— begin DATA EXTRACT —
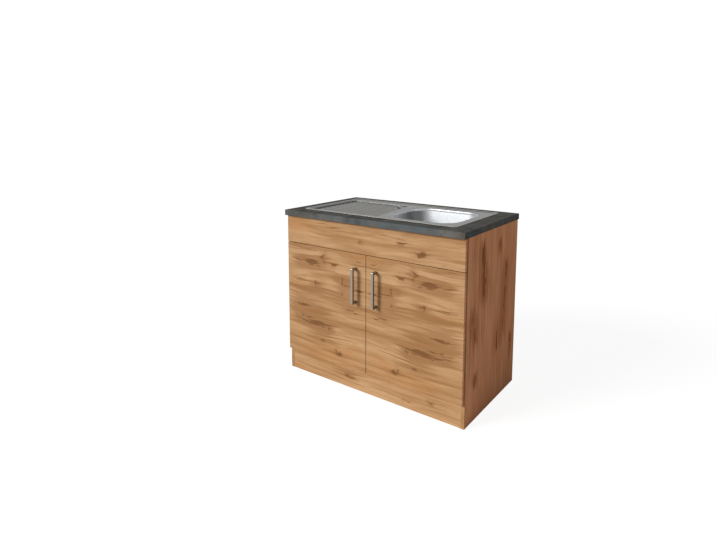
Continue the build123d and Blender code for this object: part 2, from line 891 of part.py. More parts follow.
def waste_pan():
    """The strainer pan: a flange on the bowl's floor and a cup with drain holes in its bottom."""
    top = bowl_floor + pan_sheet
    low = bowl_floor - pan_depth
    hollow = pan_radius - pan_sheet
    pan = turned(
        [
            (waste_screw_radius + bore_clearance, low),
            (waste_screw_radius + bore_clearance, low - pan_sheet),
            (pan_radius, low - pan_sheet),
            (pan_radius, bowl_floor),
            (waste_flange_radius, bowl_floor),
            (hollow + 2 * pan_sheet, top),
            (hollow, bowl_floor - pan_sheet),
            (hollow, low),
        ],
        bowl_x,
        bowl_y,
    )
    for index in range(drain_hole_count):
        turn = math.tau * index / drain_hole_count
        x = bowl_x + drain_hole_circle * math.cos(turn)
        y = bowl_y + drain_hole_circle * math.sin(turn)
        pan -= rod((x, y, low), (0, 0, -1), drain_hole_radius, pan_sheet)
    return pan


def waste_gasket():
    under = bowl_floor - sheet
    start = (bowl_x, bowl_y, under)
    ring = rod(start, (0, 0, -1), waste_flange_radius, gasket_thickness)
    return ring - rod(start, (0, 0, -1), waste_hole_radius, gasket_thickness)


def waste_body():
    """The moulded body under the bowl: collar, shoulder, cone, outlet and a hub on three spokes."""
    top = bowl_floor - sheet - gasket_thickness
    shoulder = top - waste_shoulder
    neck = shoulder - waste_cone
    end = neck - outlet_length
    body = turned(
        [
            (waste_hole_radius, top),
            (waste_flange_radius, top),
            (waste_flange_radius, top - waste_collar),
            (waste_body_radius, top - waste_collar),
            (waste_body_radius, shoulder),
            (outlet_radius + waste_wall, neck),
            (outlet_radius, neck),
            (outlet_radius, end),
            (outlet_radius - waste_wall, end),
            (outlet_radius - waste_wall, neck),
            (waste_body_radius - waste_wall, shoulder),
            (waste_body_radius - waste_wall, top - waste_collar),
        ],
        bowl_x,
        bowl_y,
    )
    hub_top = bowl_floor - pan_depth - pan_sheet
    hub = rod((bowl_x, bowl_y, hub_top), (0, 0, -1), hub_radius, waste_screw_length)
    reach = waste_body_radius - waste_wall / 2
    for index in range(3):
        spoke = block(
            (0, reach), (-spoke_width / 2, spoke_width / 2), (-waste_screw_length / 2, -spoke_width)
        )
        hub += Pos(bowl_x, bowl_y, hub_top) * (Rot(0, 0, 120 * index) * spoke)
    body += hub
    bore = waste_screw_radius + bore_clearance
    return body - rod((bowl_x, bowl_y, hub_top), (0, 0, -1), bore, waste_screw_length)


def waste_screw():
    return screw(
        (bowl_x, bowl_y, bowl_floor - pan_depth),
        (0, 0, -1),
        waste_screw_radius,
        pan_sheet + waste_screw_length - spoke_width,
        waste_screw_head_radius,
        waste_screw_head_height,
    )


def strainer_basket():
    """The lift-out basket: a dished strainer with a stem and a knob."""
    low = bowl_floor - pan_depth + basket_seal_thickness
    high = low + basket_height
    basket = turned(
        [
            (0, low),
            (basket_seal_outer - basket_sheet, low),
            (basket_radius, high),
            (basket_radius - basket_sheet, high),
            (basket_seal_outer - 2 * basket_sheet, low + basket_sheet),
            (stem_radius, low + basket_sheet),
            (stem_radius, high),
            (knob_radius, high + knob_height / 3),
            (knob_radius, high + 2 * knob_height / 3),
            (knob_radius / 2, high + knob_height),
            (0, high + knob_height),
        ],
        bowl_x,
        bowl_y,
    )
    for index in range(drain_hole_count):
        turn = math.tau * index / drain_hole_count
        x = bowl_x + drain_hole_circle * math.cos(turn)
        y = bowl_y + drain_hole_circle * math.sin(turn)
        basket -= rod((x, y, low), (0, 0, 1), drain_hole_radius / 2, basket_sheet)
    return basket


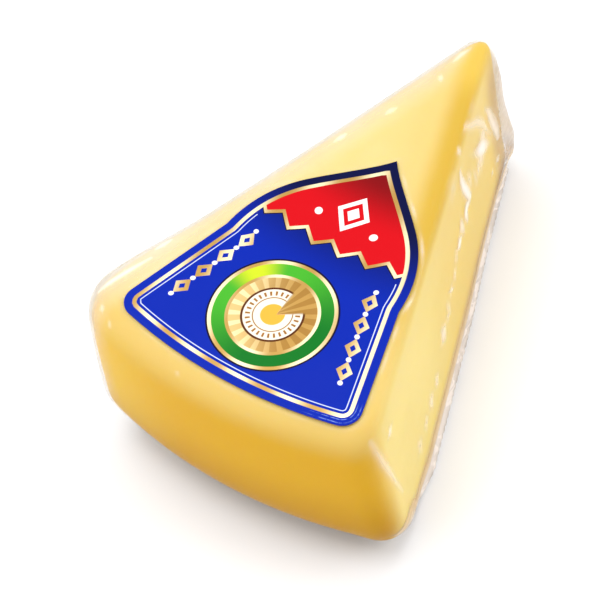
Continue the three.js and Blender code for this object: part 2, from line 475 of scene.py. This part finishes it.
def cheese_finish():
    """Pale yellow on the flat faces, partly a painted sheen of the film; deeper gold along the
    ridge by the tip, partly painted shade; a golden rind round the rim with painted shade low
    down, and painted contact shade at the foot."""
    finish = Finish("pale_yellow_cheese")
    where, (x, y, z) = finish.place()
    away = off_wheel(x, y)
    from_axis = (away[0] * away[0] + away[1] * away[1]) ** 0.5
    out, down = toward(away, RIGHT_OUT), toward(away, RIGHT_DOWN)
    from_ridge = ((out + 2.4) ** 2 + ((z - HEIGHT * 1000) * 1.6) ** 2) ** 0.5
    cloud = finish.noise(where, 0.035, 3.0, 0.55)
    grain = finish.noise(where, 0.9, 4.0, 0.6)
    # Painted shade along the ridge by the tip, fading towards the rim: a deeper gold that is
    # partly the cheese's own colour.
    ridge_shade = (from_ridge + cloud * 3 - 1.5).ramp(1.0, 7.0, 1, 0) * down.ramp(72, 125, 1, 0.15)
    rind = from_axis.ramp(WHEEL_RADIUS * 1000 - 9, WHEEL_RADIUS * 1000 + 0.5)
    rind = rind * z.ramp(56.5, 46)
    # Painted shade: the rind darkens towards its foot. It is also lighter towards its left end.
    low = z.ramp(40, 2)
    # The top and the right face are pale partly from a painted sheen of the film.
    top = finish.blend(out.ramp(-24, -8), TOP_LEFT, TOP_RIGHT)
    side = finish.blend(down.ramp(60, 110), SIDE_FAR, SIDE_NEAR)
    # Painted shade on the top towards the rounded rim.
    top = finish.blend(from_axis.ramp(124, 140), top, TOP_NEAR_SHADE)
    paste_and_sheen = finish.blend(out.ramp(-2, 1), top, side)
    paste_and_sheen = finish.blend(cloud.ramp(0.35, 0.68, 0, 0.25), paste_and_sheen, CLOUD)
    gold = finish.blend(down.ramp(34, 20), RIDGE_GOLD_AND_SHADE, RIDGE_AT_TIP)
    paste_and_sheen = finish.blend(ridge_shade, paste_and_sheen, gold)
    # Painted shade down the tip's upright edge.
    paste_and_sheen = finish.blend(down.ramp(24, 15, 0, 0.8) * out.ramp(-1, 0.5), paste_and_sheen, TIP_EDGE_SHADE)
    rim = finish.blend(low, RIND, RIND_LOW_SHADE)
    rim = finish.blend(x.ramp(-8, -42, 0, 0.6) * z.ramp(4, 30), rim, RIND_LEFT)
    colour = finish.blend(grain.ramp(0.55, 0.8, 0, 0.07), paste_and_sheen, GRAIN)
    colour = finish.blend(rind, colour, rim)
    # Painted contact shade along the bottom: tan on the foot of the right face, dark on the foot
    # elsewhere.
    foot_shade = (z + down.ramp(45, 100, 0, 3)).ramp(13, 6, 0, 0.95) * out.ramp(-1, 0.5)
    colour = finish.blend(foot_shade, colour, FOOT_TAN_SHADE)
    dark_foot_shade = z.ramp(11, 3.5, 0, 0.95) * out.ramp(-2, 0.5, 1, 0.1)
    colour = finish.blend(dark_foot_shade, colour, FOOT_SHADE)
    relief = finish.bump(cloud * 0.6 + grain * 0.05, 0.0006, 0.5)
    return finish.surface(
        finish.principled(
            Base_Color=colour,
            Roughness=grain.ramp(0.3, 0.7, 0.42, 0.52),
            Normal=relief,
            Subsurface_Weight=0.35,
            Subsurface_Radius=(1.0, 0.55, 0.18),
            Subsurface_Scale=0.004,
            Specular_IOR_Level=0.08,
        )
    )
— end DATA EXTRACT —
▸ TASK STATEMENT: Copy the material above, line for line.

▸ SOLUTION TO THE PROBLEM:
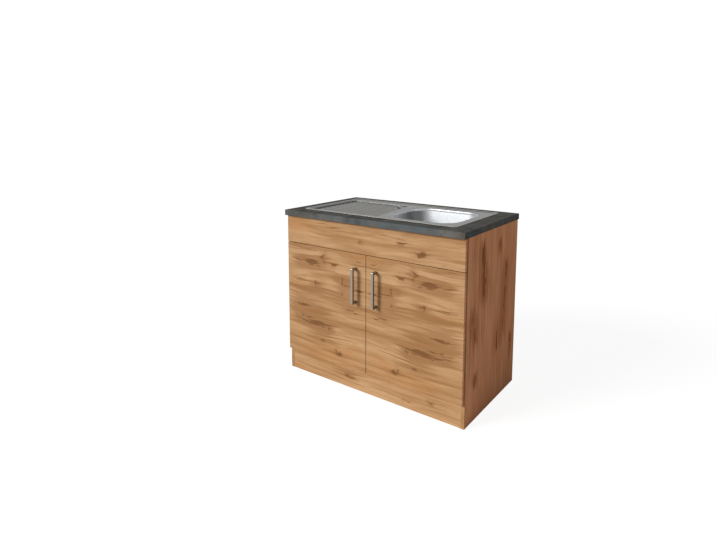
Continue the build123d and Blender code for this object: part 2, from line 891 of part.py. More parts follow.
def waste_pan():
    """The strainer pan: a flange on the bowl's floor and a cup with drain holes in its bottom."""
    top = bowl_floor + pan_sheet
    low = bowl_floor - pan_depth
    hollow = pan_radius - pan_sheet
    pan = turned(
        [
            (waste_screw_radius + bore_clearance, low),
            (waste_screw_radius + bore_clearance, low - pan_sheet),
            (pan_radius, low - pan_sheet),
            (pan_radius, bowl_floor),
            (waste_flange_radius, bowl_floor),
            (hollow + 2 * pan_sheet, top),
            (hollow, bowl_floor - pan_sheet),
            (hollow, low),
        ],
        bowl_x,
        bowl_y,
    )
    for index in range(drain_hole_count):
        turn = math.tau * index / drain_hole_count
        x = bowl_x + drain_hole_circle * math.cos(turn)
        y = bowl_y + drain_hole_circle * math.sin(turn)
        pan -= rod((x, y, low), (0, 0, -1), drain_hole_radius, pan_sheet)
    return pan


def waste_gasket():
    under = bowl_floor - sheet
    start = (bowl_x, bowl_y, under)
    ring = rod(start, (0, 0, -1), waste_flange_radius, gasket_thickness)
    return ring - rod(start, (0, 0, -1), waste_hole_radius, gasket_thickness)


def waste_body():
    """The moulded body under the bowl: collar, shoulder, cone, outlet and a hub on three spokes."""
    top = bowl_floor - sheet - gasket_thickness
    shoulder = top - waste_shoulder
    neck = shoulder - waste_cone
    end = neck - outlet_length
    body = turned(
        [
            (waste_hole_radius, top),
            (waste_flange_radius, top),
            (waste_flange_radius, top - waste_collar),
            (waste_body_radius, top - waste_collar),
            (waste_body_radius, shoulder),
            (outlet_radius + waste_wall, neck),
            (outlet_radius, neck),
            (outlet_radius, end),
            (outlet_radius - waste_wall, end),
            (outlet_radius - waste_wall, neck),
            (waste_body_radius - waste_wall, shoulder),
            (waste_body_radius - waste_wall, top - waste_collar),
        ],
        bowl_x,
        bowl_y,
    )
    hub_top = bowl_floor - pan_depth - pan_sheet
    hub = rod((bowl_x, bowl_y, hub_top), (0, 0, -1), hub_radius, waste_screw_length)
    reach = waste_body_radius - waste_wall / 2
    for index in range(3):
        spoke = block(
            (0, reach), (-spoke_width / 2, spoke_width / 2), (-waste_screw_length / 2, -spoke_width)
        )
        hub += Pos(bowl_x, bowl_y, hub_top) * (Rot(0, 0, 120 * index) * spoke)
    body += hub
    bore = waste_screw_radius + bore_clearance
    return body - rod((bowl_x, bowl_y, hub_top), (0, 0, -1), bore, waste_screw_length)


def waste_screw():
    return screw(
        (bowl_x, bowl_y, bowl_floor - pan_depth),
        (0, 0, -1),
        waste_screw_radius,
        pan_sheet + waste_screw_length - spoke_width,
        waste_screw_head_radius,
        waste_screw_head_height,
    )


def strainer_basket():
    """The lift-out basket: a dished strainer with a stem and a knob."""
    low = bowl_floor - pan_depth + basket_seal_thickness
    high = low + basket_height
    basket = turned(
        [
            (0, low),
            (basket_seal_outer - basket_sheet, low),
            (basket_radius, high),
            (basket_radius - basket_sheet, high),
            (basket_seal_outer - 2 * basket_sheet, low + basket_sheet),
            (stem_radius, low + basket_sheet),
            (stem_radius, high),
            (knob_radius, high + knob_height / 3),
            (knob_radius, high + 2 * knob_height / 3),
            (knob_radius / 2, high + knob_height),
            (0, high + knob_height),
        ],
        bowl_x,
        bowl_y,
    )
    for index in range(drain_hole_count):
        turn = math.tau * index / drain_hole_count
        x = bowl_x + drain_hole_circle * math.cos(turn)
        y = bowl_y + drain_hole_circle * math.sin(turn)
        basket -= rod((x, y, low), (0, 0, 1), drain_hole_radius / 2, basket_sheet)
    return basket


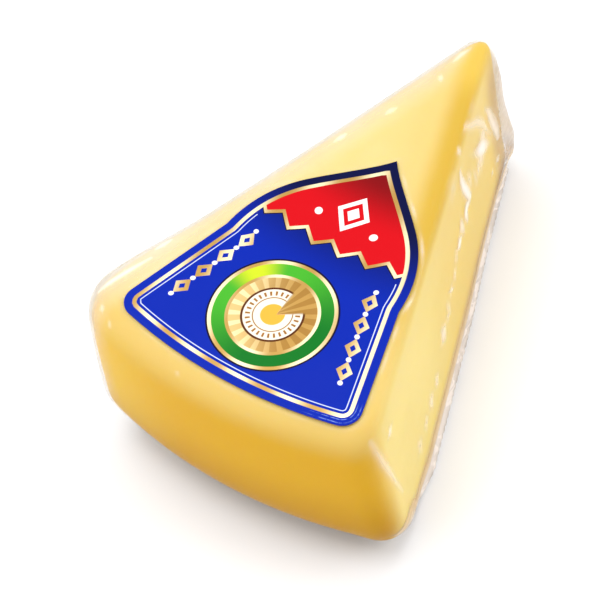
Continue the three.js and Blender code for this object: part 2, from line 475 of scene.py. This part finishes it.
def cheese_finish():
    """Pale yellow on the flat faces, partly a painted sheen of the film; deeper gold along the
    ridge by the tip, partly painted shade; a golden rind round the rim with painted shade low
    down, and painted contact shade at the foot."""
    finish = Finish("pale_yellow_cheese")
    where, (x, y, z) = finish.place()
    away = off_wheel(x, y)
    from_axis = (away[0] * away[0] + away[1] * away[1]) ** 0.5
    out, down = toward(away, RIGHT_OUT), toward(away, RIGHT_DOWN)
    from_ridge = ((out + 2.4) ** 2 + ((z - HEIGHT * 1000) * 1.6) ** 2) ** 0.5
    cloud = finish.noise(where, 0.035, 3.0, 0.55)
    grain = finish.noise(where, 0.9, 4.0, 0.6)
    # Painted shade along the ridge by the tip, fading towards the rim: a deeper gold that is
    # partly the cheese's own colour.
    ridge_shade = (from_ridge + cloud * 3 - 1.5).ramp(1.0, 7.0, 1, 0) * down.ramp(72, 125, 1, 0.15)
    rind = from_axis.ramp(WHEEL_RADIUS * 1000 - 9, WHEEL_RADIUS * 1000 + 0.5)
    rind = rind * z.ramp(56.5, 46)
    # Painted shade: the rind darkens towards its foot. It is also lighter towards its left end.
    low = z.ramp(40, 2)
    # The top and the right face are pale partly from a painted sheen of the film.
    top = finish.blend(out.ramp(-24, -8), TOP_LEFT, TOP_RIGHT)
    side = finish.blend(down.ramp(60, 110), SIDE_FAR, SIDE_NEAR)
    # Painted shade on the top towards the rounded rim.
    top = finish.blend(from_axis.ramp(124, 140), top, TOP_NEAR_SHADE)
    paste_and_sheen = finish.blend(out.ramp(-2, 1), top, side)
    paste_and_sheen = finish.blend(cloud.ramp(0.35, 0.68, 0, 0.25), paste_and_sheen, CLOUD)
    gold = finish.blend(down.ramp(34, 20), RIDGE_GOLD_AND_SHADE, RIDGE_AT_TIP)
    paste_and_sheen = finish.blend(ridge_shade, paste_and_sheen, gold)
    # Painted shade down the tip's upright edge.
    paste_and_sheen = finish.blend(down.ramp(24, 15, 0, 0.8) * out.ramp(-1, 0.5), paste_and_sheen, TIP_EDGE_SHADE)
    rim = finish.blend(low, RIND, RIND_LOW_SHADE)
    rim = finish.blend(x.ramp(-8, -42, 0, 0.6) * z.ramp(4, 30), rim, RIND_LEFT)
    colour = finish.blend(grain.ramp(0.55, 0.8, 0, 0.07), paste_and_sheen, GRAIN)
    colour = finish.blend(rind, colour, rim)
    # Painted contact shade along the bottom: tan on the foot of the right face, dark on the foot
    # elsewhere.
    foot_shade = (z + down.ramp(45, 100, 0, 3)).ramp(13, 6, 0, 0.95) * out.ramp(-1, 0.5)
    colour = finish.blend(foot_shade, colour, FOOT_TAN_SHADE)
    dark_foot_shade = z.ramp(11, 3.5, 0, 0.95) * out.ramp(-2, 0.5, 1, 0.1)
    colour = finish.blend(dark_foot_shade, colour, FOOT_SHADE)
    relief = finish.bump(cloud * 0.6 + grain * 0.05, 0.0006, 0.5)
    return finish.surface(
        finish.principled(
            Base_Color=colour,
            Roughness=grain.ramp(0.3, 0.7, 0.42, 0.52),
            Normal=relief,
            Subsurface_Weight=0.35,
            Subsurface_Radius=(1.0, 0.55, 0.18),
            Subsurface_Scale=0.004,
            Specular_IOR_Level=0.08,
        )
    )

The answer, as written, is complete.